U.S.-Mexico Border Security: Helping or Hurting Human Smuggling Networks

Latin America and the Caribbean

As U.S. policy makers debate how much money should be spent on securing the U.S.-Mexico border to address the child migrant crisis, there is increasing evidence that criminal groups are taking advantage of already strict border controls in nefarious ways.

Analysts, journalists and scholars have noted that migrants are choosing human smuggling networks to illegally enter the United States because of strong U.S.-Mexico border controls. As one smuggler noted, “Now more than ever, most migrants need the help of a smuggler to get across the border – making them indispensable. As a result, the smugglers say they’re making more money than ever.”

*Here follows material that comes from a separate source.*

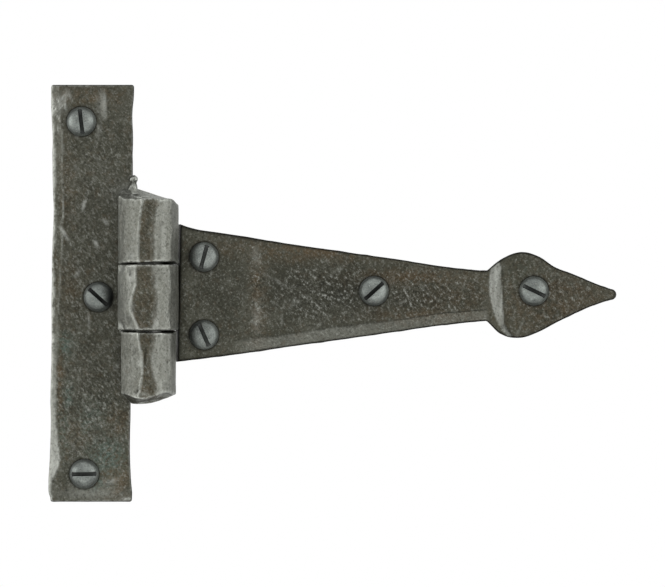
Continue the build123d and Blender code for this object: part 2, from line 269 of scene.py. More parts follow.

In the past 10 years, the U.S. government has deployed Border Patrol agents in record numbers and spent billions on drones, ground censors and border fencing to stem the illicit drug trade and illegal migration. Between 2001 and 2011, $90 billion was spent on border security. While these efforts have made it more difficult for organized crime networks to smuggle in goods and people across the border to the United States, it has also created new business opportunities for these organized crime groups.

According to a 2010 United Nations report (pdf), human smuggling has generated $6.6 billion a year for smugglers in Latin America and recent reports have noted prices are increasing. Part of the high fees charged by the smugglers goes towards paying bribes to Mexican law enforcement at highway checkpoints, which, according to a Washington Post report, run at about $40 per person each stop.

Mexican organized criminal organizations such as the Zetas have taken particular advantage of the increased flow of migrants, charging high fees for criminal groups to use their smuggling routes and increasingly becoming involved in the act of smuggling themselves. A report by the Center for Investigative Reporting in 2013 revealed the cartels had increasingly been bribing agency employees and infiltrating U.S. law enforcement to get around the heightened border security.

In some ways, smuggling humans can be more attractive than moving drugs in border states with high foot traffic. While people can be trafficked multiple times, once a narcotics load is seized, profit is permanently lost. Criminal groups are also attacking and robbing migrants that seek to sneak into the United States themselves.

One of the most transited states for migrants is Tamaulipas, where the Zetas control the majority of human smuggling routes into the United States. Recognized as the most direct access point to the United States from Central America, Tamaulipas has seen a steady growth in migrant crossings over the past two years (see chart right). Of the 57,525 minors apprehended between October 2013 and June 2014, over 73% were caught in The Rio Grande Valley Sector in South Texas, just across from Tamaulipas.

Tamaulipas has also gained notoriety for the Zetas high profile acts of brutality against migrants. In 2010, the group murdered 72 migrants who refused to pay extortion fees after their group was hijacked during the journey north. One year later, the group massacred 193 migrants in what could be seen as a show of force aimed at the Gulf Cartel, which largely controls the region. 

The recent discovery of 165 migrants, mostly from Honduras, Cuba and El Salvador, held captive in stash houses in Tamaulipas shows the practice of hijacking is well and alive in the state. Many of those discovered migrants were abused or raped, and a couple along with their child was killed. Hijackings like these have been happening daily since the en-mass arrival of Central American minors back in April.

As U.S. lawmakers continue to debate how best to address the child migrant crisis and combat human smuggling networks, it seems important for them to factor in how strict border controls have changed market dynamics and attracted criminal groups to the business of moving people.